Your instructions ->
In the listing that follows, the range to quote begins at the line that has "[boltAt(place, gusset_face, knee_bolt_length)" and ends after the line that has "cad_parts[node].hide_render = cad_parts[node].hide_viewport"; quote it verbatim and add nothing.

Data provided ->

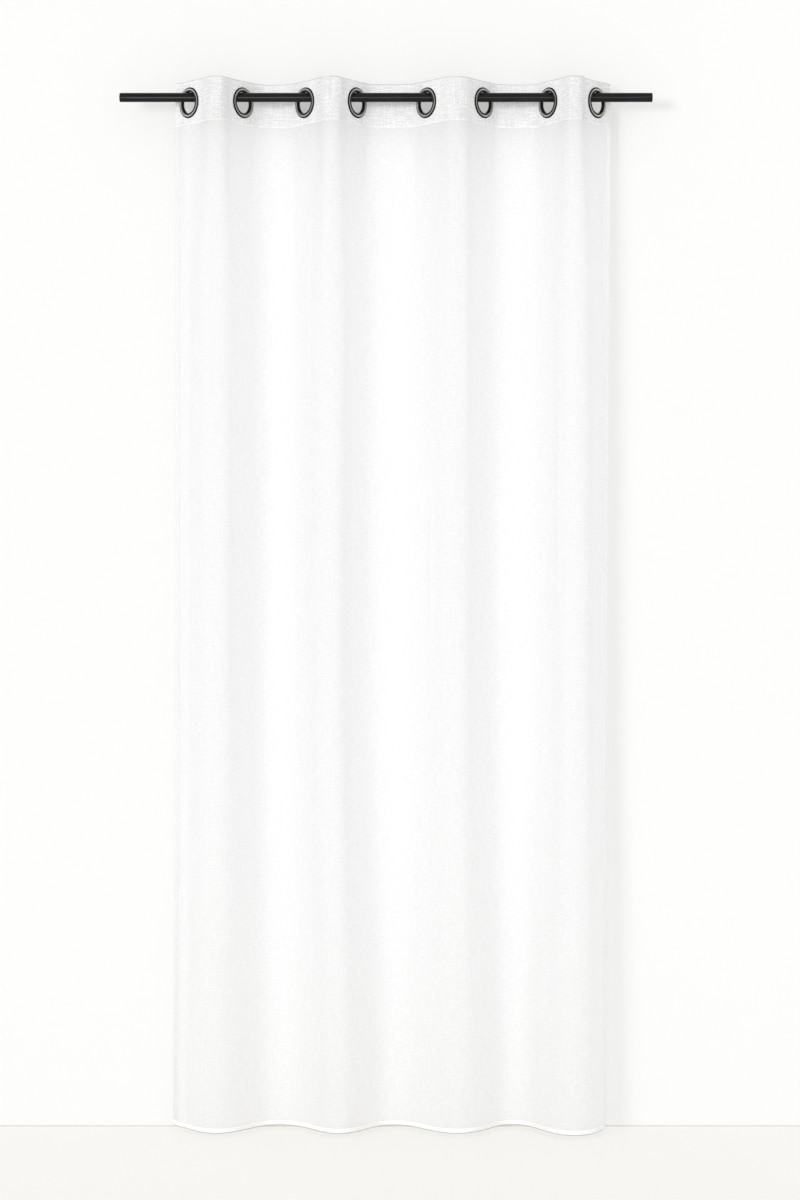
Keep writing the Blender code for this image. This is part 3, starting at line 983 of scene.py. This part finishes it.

==

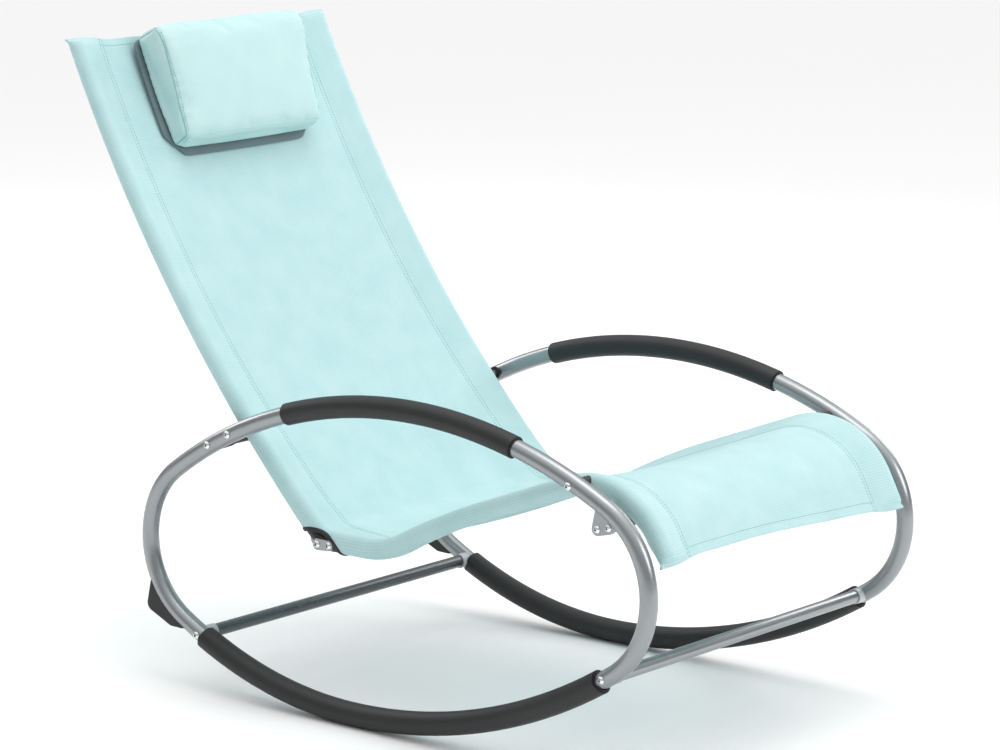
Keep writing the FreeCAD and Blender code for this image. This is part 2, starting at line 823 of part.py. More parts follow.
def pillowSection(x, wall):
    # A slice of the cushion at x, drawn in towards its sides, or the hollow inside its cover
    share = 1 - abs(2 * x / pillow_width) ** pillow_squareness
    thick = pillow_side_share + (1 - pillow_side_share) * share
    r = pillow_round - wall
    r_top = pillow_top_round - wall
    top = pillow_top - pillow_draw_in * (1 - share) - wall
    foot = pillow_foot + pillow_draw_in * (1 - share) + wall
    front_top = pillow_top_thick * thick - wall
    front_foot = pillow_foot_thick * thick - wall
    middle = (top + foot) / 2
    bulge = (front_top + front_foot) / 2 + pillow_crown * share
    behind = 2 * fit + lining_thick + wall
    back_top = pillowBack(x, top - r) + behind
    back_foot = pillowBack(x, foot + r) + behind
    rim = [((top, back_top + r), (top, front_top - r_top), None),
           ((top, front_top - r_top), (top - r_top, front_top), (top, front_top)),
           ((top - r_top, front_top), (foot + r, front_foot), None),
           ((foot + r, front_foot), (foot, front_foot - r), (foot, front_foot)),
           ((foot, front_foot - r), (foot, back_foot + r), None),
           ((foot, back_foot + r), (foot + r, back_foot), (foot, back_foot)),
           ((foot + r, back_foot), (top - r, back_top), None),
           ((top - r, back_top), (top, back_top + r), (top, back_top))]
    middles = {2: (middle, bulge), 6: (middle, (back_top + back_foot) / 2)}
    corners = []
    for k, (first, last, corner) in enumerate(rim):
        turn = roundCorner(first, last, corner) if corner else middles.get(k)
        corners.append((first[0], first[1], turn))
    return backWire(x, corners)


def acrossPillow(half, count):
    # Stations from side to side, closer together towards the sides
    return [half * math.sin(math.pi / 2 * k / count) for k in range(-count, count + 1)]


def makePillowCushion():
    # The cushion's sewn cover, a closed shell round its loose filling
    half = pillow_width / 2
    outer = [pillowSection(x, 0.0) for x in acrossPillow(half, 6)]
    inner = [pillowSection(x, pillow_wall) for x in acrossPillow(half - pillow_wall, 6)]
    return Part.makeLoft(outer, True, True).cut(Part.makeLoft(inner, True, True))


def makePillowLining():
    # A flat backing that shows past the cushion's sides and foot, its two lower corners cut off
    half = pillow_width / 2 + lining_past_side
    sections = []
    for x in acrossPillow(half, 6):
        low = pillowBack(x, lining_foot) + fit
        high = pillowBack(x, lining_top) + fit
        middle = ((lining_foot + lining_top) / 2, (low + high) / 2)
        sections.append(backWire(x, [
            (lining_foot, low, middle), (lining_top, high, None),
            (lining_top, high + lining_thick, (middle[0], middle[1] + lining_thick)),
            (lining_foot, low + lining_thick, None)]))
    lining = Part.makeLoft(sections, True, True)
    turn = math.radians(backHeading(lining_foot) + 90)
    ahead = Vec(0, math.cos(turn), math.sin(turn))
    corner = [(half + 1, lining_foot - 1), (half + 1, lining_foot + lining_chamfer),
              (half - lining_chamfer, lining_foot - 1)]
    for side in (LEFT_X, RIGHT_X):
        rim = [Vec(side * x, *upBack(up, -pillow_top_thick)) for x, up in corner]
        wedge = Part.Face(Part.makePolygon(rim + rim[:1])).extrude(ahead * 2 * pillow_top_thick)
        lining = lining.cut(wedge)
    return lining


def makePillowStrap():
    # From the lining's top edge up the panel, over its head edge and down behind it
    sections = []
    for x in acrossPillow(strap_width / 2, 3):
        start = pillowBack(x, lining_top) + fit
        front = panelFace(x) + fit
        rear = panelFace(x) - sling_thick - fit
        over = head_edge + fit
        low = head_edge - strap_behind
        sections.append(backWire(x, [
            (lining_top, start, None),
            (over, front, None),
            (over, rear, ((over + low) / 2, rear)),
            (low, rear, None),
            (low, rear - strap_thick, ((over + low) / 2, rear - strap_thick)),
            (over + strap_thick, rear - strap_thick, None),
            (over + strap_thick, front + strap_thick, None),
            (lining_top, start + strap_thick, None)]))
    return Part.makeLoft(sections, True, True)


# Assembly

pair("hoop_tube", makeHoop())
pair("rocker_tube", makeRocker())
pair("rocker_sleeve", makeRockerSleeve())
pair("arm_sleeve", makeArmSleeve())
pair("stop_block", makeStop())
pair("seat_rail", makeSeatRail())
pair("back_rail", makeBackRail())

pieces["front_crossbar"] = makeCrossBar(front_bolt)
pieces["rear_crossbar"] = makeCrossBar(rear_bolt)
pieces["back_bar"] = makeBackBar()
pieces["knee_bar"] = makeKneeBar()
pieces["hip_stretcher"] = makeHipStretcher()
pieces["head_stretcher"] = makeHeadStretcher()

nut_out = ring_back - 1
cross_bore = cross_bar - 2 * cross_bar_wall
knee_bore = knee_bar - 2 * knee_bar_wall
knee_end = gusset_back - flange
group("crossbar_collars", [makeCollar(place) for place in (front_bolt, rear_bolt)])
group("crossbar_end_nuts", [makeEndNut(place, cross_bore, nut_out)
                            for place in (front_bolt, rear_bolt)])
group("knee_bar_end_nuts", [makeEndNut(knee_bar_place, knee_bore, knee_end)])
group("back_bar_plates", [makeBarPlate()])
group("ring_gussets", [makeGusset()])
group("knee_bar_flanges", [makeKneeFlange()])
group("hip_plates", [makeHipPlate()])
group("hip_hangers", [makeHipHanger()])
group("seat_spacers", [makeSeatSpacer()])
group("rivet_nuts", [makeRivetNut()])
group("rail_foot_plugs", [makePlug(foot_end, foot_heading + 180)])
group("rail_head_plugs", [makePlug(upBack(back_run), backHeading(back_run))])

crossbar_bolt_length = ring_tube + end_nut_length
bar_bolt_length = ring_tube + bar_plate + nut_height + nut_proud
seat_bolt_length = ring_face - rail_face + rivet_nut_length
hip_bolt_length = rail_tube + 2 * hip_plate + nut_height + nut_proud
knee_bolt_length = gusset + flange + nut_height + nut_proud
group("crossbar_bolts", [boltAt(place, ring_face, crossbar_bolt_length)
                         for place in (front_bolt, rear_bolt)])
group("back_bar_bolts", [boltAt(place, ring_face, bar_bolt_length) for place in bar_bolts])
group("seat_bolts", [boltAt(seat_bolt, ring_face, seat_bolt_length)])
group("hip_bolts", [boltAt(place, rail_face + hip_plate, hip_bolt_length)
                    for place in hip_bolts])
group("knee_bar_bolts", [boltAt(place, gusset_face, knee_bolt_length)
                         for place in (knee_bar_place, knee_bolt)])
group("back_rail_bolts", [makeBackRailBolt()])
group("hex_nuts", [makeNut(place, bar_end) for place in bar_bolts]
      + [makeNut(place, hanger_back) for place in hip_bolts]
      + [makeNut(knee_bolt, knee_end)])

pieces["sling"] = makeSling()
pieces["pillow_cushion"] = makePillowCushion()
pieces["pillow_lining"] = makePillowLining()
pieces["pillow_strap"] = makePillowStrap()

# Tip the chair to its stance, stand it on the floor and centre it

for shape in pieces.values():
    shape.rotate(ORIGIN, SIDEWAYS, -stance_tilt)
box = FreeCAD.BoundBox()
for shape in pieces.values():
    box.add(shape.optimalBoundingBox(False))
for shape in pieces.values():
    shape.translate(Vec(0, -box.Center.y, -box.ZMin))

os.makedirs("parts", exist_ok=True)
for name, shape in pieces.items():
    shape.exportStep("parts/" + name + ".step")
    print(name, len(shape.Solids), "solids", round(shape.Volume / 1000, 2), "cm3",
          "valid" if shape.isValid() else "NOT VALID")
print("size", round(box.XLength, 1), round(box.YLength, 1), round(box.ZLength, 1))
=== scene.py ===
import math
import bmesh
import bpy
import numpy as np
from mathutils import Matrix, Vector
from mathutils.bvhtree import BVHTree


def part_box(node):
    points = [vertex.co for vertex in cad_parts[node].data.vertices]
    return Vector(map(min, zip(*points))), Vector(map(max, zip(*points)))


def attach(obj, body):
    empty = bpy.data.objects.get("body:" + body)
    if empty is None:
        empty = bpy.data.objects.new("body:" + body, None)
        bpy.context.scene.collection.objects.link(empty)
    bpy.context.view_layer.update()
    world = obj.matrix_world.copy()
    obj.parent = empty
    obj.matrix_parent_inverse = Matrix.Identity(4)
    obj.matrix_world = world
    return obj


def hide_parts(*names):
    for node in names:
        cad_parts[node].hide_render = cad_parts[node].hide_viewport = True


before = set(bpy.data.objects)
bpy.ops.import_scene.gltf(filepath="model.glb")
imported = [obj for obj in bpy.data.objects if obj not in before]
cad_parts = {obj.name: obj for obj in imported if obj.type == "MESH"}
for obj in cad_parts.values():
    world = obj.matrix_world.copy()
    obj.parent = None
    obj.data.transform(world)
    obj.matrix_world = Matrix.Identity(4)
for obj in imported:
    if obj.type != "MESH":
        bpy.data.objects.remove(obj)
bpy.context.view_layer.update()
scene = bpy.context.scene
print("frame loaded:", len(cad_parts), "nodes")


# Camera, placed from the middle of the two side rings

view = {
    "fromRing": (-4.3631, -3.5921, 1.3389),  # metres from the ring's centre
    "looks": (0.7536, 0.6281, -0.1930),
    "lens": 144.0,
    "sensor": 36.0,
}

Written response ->
group("knee_bar_bolts", [boltAt(place, gusset_face, knee_bolt_length)
                         for place in (knee_bar_place, knee_bolt)])
group("back_rail_bolts", [makeBackRailBolt()])
group("hex_nuts", [makeNut(place, bar_end) for place in bar_bolts]
      + [makeNut(place, hanger_back) for place in hip_bolts]
      + [makeNut(knee_bolt, knee_end)])

pieces["sling"] = makeSling()
pieces["pillow_cushion"] = makePillowCushion()
pieces["pillow_lining"] = makePillowLining()
pieces["pillow_strap"] = makePillowStrap()

# Tip the chair to its stance, stand it on the floor and centre it

for shape in pieces.values():
    shape.rotate(ORIGIN, SIDEWAYS, -stance_tilt)
box = FreeCAD.BoundBox()
for shape in pieces.values():
    box.add(shape.optimalBoundingBox(False))
for shape in pieces.values():
    shape.translate(Vec(0, -box.Center.y, -box.ZMin))

os.makedirs("parts", exist_ok=True)
for name, shape in pieces.items():
    shape.exportStep("parts/" + name + ".step")
    print(name, len(shape.Solids), "solids", round(shape.Volume / 1000, 2), "cm3",
          "valid" if shape.isValid() else "NOT VALID")
print("size", round(box.XLength, 1), round(box.YLength, 1), round(box.ZLength, 1))
=== scene.py ===
import math
import bmesh
import bpy
import numpy as np
from mathutils import Matrix, Vector
from mathutils.bvhtree import BVHTree


def part_box(node):
    points = [vertex.co for vertex in cad_parts[node].data.vertices]
    return Vector(map(min, zip(*points))), Vector(map(max, zip(*points)))


def attach(obj, body):
    empty = bpy.data.objects.get("body:" + body)
    if empty is None:
        empty = bpy.data.objects.new("body:" + body, None)
        bpy.context.scene.collection.objects.link(empty)
    bpy.context.view_layer.update()
    world = obj.matrix_world.copy()
    obj.parent = empty
    obj.matrix_parent_inverse = Matrix.Identity(4)
    obj.matrix_world = world
    return obj


def hide_parts(*names):
    for node in names:
        cad_parts[node].hide_render = cad_parts[node].hide_viewport = True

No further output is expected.